NO WRITER ATTRIBUTED

Whatever storms may have raged round the head of Professor Muenster-berg, there is no doubt that the Harvard faculty has suffered a serious loss by his death. This loss is the more unfortunate from the point of view of the University authorities because it comes so soon after the death of Professor Royce, and because it removes the last of the famous men in Harvard's department of philosophy and psychology. Less than a dozen years ago Professors James, Royce, Palmer, Santayana and Muensterberg were all teaching at Harvard, and their great and varied talents attracted students from all over America and even from Europe. For example, L. P. Jacks, an Oxford scholar, and now editor of the Hibbert Journal, came to America to study under James and Royce. More than this, the fame of the department attracted even the undergraduate, and young men who would not otherwise have studied philosophy at all enrolled for one or more courses just to be in contact with the department's distinguished men. Of the five men mentioned above, Muensterberg was the only survivor. James and Royce are dead, Palmer has retired and Santayana has gone back to his native Europe, where his sympathies always were.

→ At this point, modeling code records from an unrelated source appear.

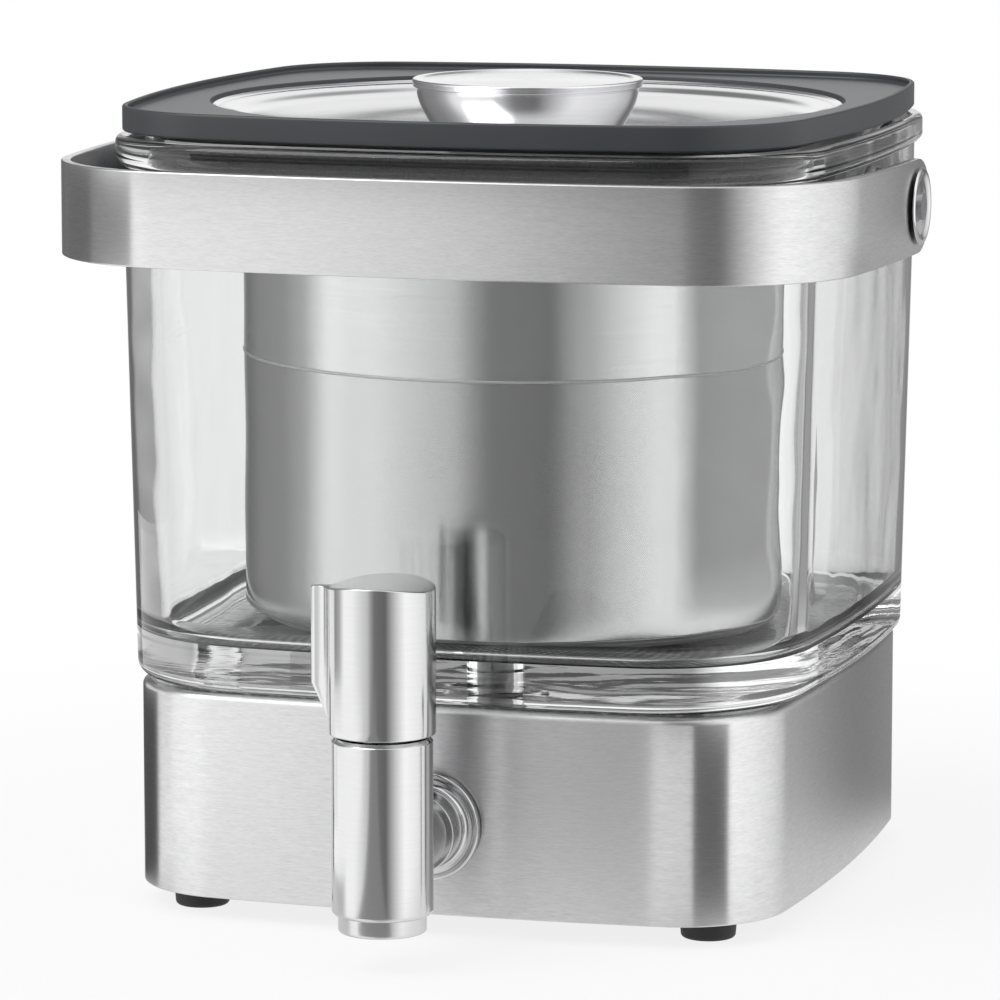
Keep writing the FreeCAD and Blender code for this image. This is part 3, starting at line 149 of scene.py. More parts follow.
# %% One method for nodes, and short names for the common ones
class Tree:
    """The node tree of one material or of the world."""

    def __init__(self, owner):
        owner.use_nodes = True
        self.nodes = owner.node_tree.nodes
        self.links = owner.node_tree.links
        self.nodes.clear()

    def node(self, kind, settings=None, inputs=None, out=0):
        made = self.nodes.new(kind)
        for name, value in (settings or {}).items():
            if name == "stops":
                self.set_stops(made.color_ramp, value)
            else:
                setattr(made, name, value)
        for name, value in (inputs or {}).items():
            if isinstance(value, Wire):
                self.links.new(value.socket, made.inputs[name])
            else:
                made.inputs[name].default_value = value
        return Wire(self, made.outputs[out]) if made.outputs else None

    def set_stops(self, ramp, stops):
        while len(ramp.elements) > 1:
            ramp.elements.remove(ramp.elements[-1])
        ramp.elements[0].position = stops[0][0]
        ramp.elements[0].color = colour(stops[0][1])
        for place, level in stops[1:]:
            ramp.elements.new(place).color = colour(level)

    def maths(self, operation, *values):
        return self.node("ShaderNodeMath", {"operation": operation}, dict(enumerate(values)))

    def axes(self, kind="Object"):
        """The three parts of a place on the surface, or of a direction in the world."""
        place = self.node("ShaderNodeTexCoord", {}, {}, kind)
        parts = self.node("ShaderNodeSeparateXYZ", {}, {"Vector": place}).socket.node
        return [Wire(self, parts.outputs[axis]) for axis in range(3)]

    def rays(self, *kinds):
        """What is known of the ray that meets the surface."""
        facts = self.node("ShaderNodeLightPath").socket.node.outputs
        return [Wire(self, facts[kind]) for kind in kinds]

    def noise(self, place, detail=2.0, fourth=None):
        """Soft noise from 0 to 1 at a place of three parts; a fourth gives it one more way."""
        vector = self.node("ShaderNodeCombineXYZ", {}, dict(enumerate(place)))
        inputs = {"Vector": vector, "Scale": 1.0, "Detail": detail}
        if fourth is None:
            return self.node("ShaderNodeTexNoise", {}, inputs)
        inputs["W"] = fourth
        return self.node("ShaderNodeTexNoise", {"noise_dimensions": "4D"}, inputs)

    def span(self, value, low, high, to_low, to_high):
        """The value moved from one span of numbers to another, and held at the ends."""
        inputs = {"Value": value, "From Min": low, "From Max": high}
        inputs.update({"To Min": to_low, "To Max": to_high})
        return self.node("ShaderNodeMapRange", {"clamp": True}, inputs)

    def bump(self, height, distance):
        return self.node("ShaderNodeBump", {}, {"Height": height, "Distance": distance})

    def mix(self, factor, first, second):
        """A colour between two colours."""
        inputs = {0: factor, 6: first, 7: second}
        return self.node("ShaderNodeMix", {"data_type": "RGBA"}, inputs, 2)

    def blend(self, factor, first, second):
        """A shader between two shaders."""
        return self.node("ShaderNodeMixShader", {}, {0: factor, 1: first, 2: second})

    def glow(self, level):
        """White light from the surface itself."""
        return self.node("ShaderNodeEmission", {}, {"Color": colour(1.0), "Strength": level})

    def open_air(self, tone=1.0):
        """A surface that rays pass as if it weren't there, tinted or not."""
        return self.node("ShaderNodeBsdfTransparent", {}, {"Color": colour(tone)})

    def finish(self, shader):
        self.node("ShaderNodeOutputMaterial", {}, {"Surface": shader})


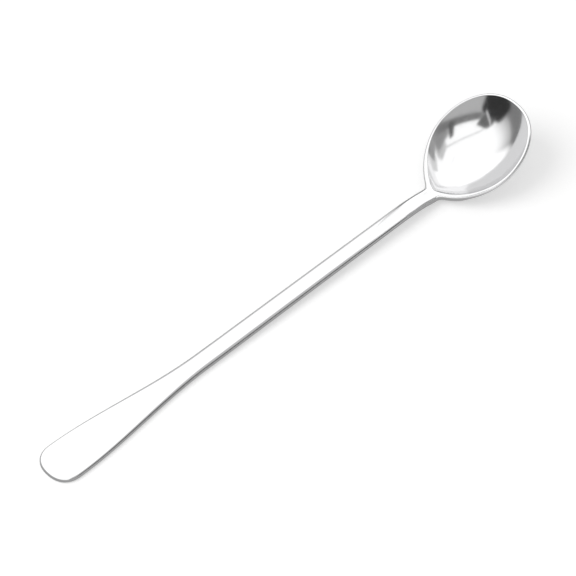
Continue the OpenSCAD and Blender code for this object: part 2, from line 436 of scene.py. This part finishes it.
def top_points(st: Stations, steps: RingSteps, sizes: SpoonSizes, start: Array) -> Array:
    """Top surface from the middle out to the edge: the crown less the hollow's cap, softened where they meet.

    Args:
        st: the stations.
        steps: the steps round a half section.
        sizes: the spoon's sizes.
        start: angle at which each station's upper edge starts.

    Returns:
        Distance out and height over the top line, as stations by places by 2.
    """
    flat = (st.reach - st.edge_w * (1 - np.sin(start)))[:, None]
    middle = st.field[:, None]
    zone = np.minimum(sizes.corner_zone, sizes.corner_share * middle)
    inner, outer = middle - zone, np.minimum(middle + zone, flat)
    out = np.concatenate(
        [
            inner * np.sin(np.pi / 2 * np.linspace(0, 1, steps.field + 1))[None, :],
            mix(inner, outer, np.linspace(0, 1, steps.corner + 1)[None, 1:]),
            mix(outer, flat, np.linspace(0, 1, steps.land + 1)[None, 1:]),
        ],
        axis=1,
    )
    hollow = st.hollow[:, None]
    near = 1 - ease((st.x - sizes.neck_x) / sizes.break_fade_l)[:, None]
    soft = np.minimum(mix(sizes.rim_break, sizes.neck_break, near), sizes.break_share * hollow) + TINY
    sunk = np.where(hollow > 0, blend_max(hollow * sizes.cap(out / middle), 0.0, soft), 0.0)
    return np.stack([out, st.crown[:, None] * (1 - (out / flat) ** 2) - sunk], axis=-1)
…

Since the death of Professor Royce, who held the Alford professorship of natural religion, moral philosophy and civil polity, in succession to Professor Palmer, it has been rumored that Bertrand Russell would be called from England to the chair made vacant by Professor Royce. It is certain that no such offer has ever been made to Mr. Russell, though he had been invited to lecture at Harvard during the present year. Whether or not such an offer ever will be made remains to be seen, but it does not seem likely that if Mr. Russell is called to Harvard he will be asked to take the chair held by such men as Professor Palmer and Professor Royce. The chair demands a philosophical scholar who is an ethical thinker of distinction, and Mr. Russell, with his provocative individualism, is hardly that. If any Englishman is wanted for the post, Canon Rashdall is probably the man with experience as an educator who is best fitted for it. But greatness in such a place is largely a matter of personality, and the Harvard authorities have no small task on their hands in finding men who shall make philosophy a living interest in this America of ours which so greatly needs it. Springfield Republican.